Fast forward to 1986, when Anthony V. Pugliese III, Florida real estate developer and collector of pop culture, purchased the Aston at a Sotheby’s auction in New York for $250,000. For the next decade, it made the rounds at more car shows and Bond events, along with being displayed at various museums, which is how it ended up at the Blackhawk. That’s where I sent a fax to Pugliese with a request for a drive which, surprisingly, he agreed to.
Seeing the Aston emerging from the museum, its iconic Silver Birch paintwork and chrome wire wheels shimmering in the late afternoon sun, it still looked as stunningly memorable as actress and Bond girl Honor Blackman on screen.
All of the spy tech—originally created by Eon Productions special effects genius John Stears—was replaced with replicas. Those intimidating bumper extensions, designed for some serious ramming, had to be activated manually rather than at the push of a button. The faux Browning machine guns poking out from behind the front turn signals were fixed in the “attack” position, and the same went for the famous trunk-mounted bullet shield. As for those Ben-Hur-style tire shredders, the ones that so effectively crippled Tilly Masterson’s Ford Mustang in Goldfinger, they have to be bolted to the rear wheel hubs.

Former owner Gavin Keyzar had cinematic props, like the trunk-mounted bullet shield and rotating license plate, replicated and returned to the car. Photo by Howard Walker.
Settled into the vehicle’s weathered Connolly leather driver’s seat, I let my fingers gently caress that richly-varnished, wood-rimmed steering wheel and suddenly I’ve become Bond, James Bond. With a turn of the key, the triple-carb, four-liter straight-six engine burbles to life and settles into a rich, bassy beat. The 282 hp DB5 was a respectable performer in its day, though zero-to-60 mph in 8.1 seconds hardly seems neck-snapping by current standards.
Amazingly, the museum-piece showed few mechanical foibles. The clutch was light and smooth in its take-up, the gearshift for the five-speed ZF ‘box surprisingly light and the steering surgically precise. And that engine still sounded deliciously melodical as the tach needle swept past the 3,000 rpm mark. And then it hit me, I was driving the very car that Connery piloted in two of the coolest Bond films ever made.

The car was stolen 18 months after our test drive, and has yet to surface. Photo by Howard Walker.
Fast forward to 2021 and why most of the aforementioned references are in the past tense. The car has been missing for more than two decades. If you want to earn a quick $100,000, there’s an easy way. All you have to do is call Christopher Marinello, CEO of Art Recovery International, and tell him where this very famous DB5 is hidden.

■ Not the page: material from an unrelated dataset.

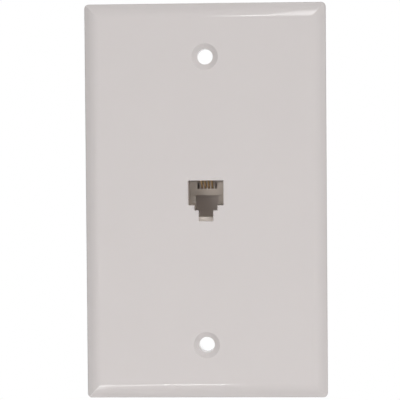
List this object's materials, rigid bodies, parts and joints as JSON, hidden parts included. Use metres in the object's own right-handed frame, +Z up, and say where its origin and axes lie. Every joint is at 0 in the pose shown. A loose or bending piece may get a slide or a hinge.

He has been trying to track it down for over 10 years and is working for the insurers who paid out a reported $4.2 million to Pugliese, hence their offer of a reward.
Marinello’s latest theory, which he explains in a new eight-part podcast named The Great James Bond Car Robbery hosted by actress Elizabeth Hurley, is that it’s somewhere in the Middle East, possibly Dubai. “We’ll never give up till it’s found,” says Marinello, “it is the most famous car in the world.”